HELP ~ I don't feel well about today!!!

  • I have lived on a Susan Powter Fat Free/ Low Fat way of living for 10 years.
    There were WAY to many good processed foods coming out and the wieght began. Those Smart Bites/100 Calorie packs were only lasting a day.

    Today is the first day I ahve started the Sonoma Diet and I am so wanting a Chips Deluxe bag of the Smart Bites.
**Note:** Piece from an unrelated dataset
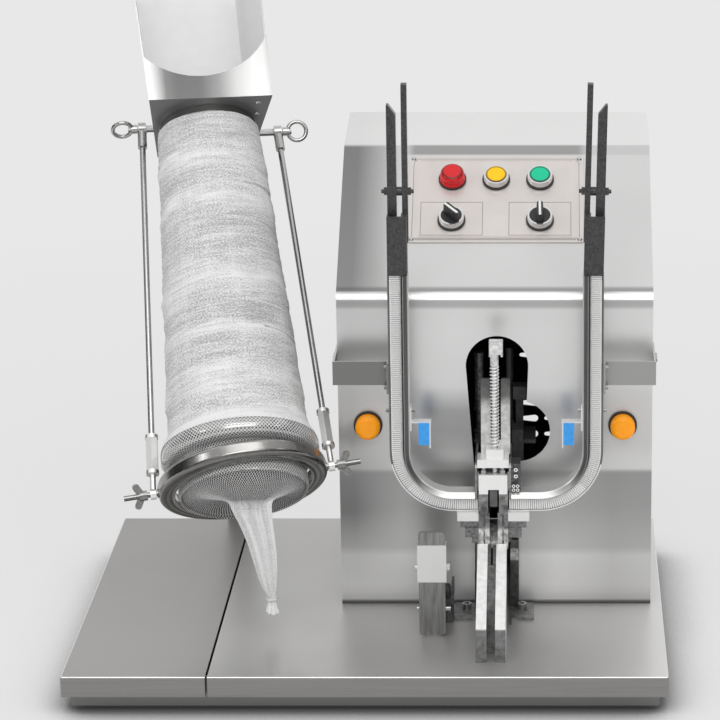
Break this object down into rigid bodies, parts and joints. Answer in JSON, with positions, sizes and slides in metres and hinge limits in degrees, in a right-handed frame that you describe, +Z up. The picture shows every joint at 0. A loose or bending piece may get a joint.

    I have not done so well today.

    I bought the food and spent a good portion of the day cooking/preparing for the rest of the day. Wave 1 Day 1 food is GREAT!!!
    I went through the 11 almonds, wow those are good after not having them for so long.
    THen lunch came and went. I was soooooooo hungary and I looked forward to eatting a peanot, again something that I have not had in 10 years!!
    WOW ~ those were so good that I just could not stop. I did not eat THAT many, but I sure dipped into tomorrows snack.
    I bought some Pita BUT it had 9 grams of fat in it and it was really just to buttery/rich takting for me.
    (I have not had more than 3 grams of fat in anything that I have eatten for 10 years.)
    I feel so badly and feel like I failed, but as it has been said before it is better than what I was consuming before. (I only wished that I had made and eatten all of the Swedish Delight cookies yesterday!!)
    I just had to write this out and put it out there to people that are understanding what I am going through.
    Thank you for listening and I am sure this will not be the last time I write something regarding this subject.
    Tomorrow I am going to weigh myself to see what weight I am at. I just really want my clothes to feel better on me and then I would not mind getting some new clothes. I am a MAJOR SHOPPER, but I have denied myself clothes, because of the way I feel and look.
    (This guy really makes me feel good!!)
    HERE'S TO TOMORROW ~ even though I must tell myself that I have not failed.
  • I lost my major weight amount on her diet
    But 20 lbs. have come back on, so I have had to get back on the diet bandwagon. I was disappointed when looking for Susan Powter again to find she has become a very angry woman with an anti-man agenda. She was so great back in the day.
  • You can do it! Don't stress about the little things - know that this is a process and each day you do something you regret, you have the chance to fix it tomorrow! Good Luck!!!!
  • I have a grudge against the Susan Powter program. I thought I was following it carefully, although I probably had too much sugar because I really craved it on this plan. I generally just did the min. for exercise too, but even that was more than I had been doing. Anyway, I ended up gaining 12 lbs on that program and it seemed like the beginning of a long bad streak for me. Her advise was to stay away from scales, so I didn't even know how much I'd gained until I was at the doctor's. Enough ranting!!
  • Day 5
    I found the journal section so I will be writing these type of entries there.
    I thank all of the regulars that did not "let me know" to do that.
    (Sometimes on websites the posters can be so rude about posting things in the wrong section. I truly do mean THANK YOU!!)
    Just an update. I am still hungary and I am still eatting more than I should but at least it is not what and the amount that I was eatting this time last week.
    Darn peanuts!! I suppose that is what I get for not eatting them for 9 years.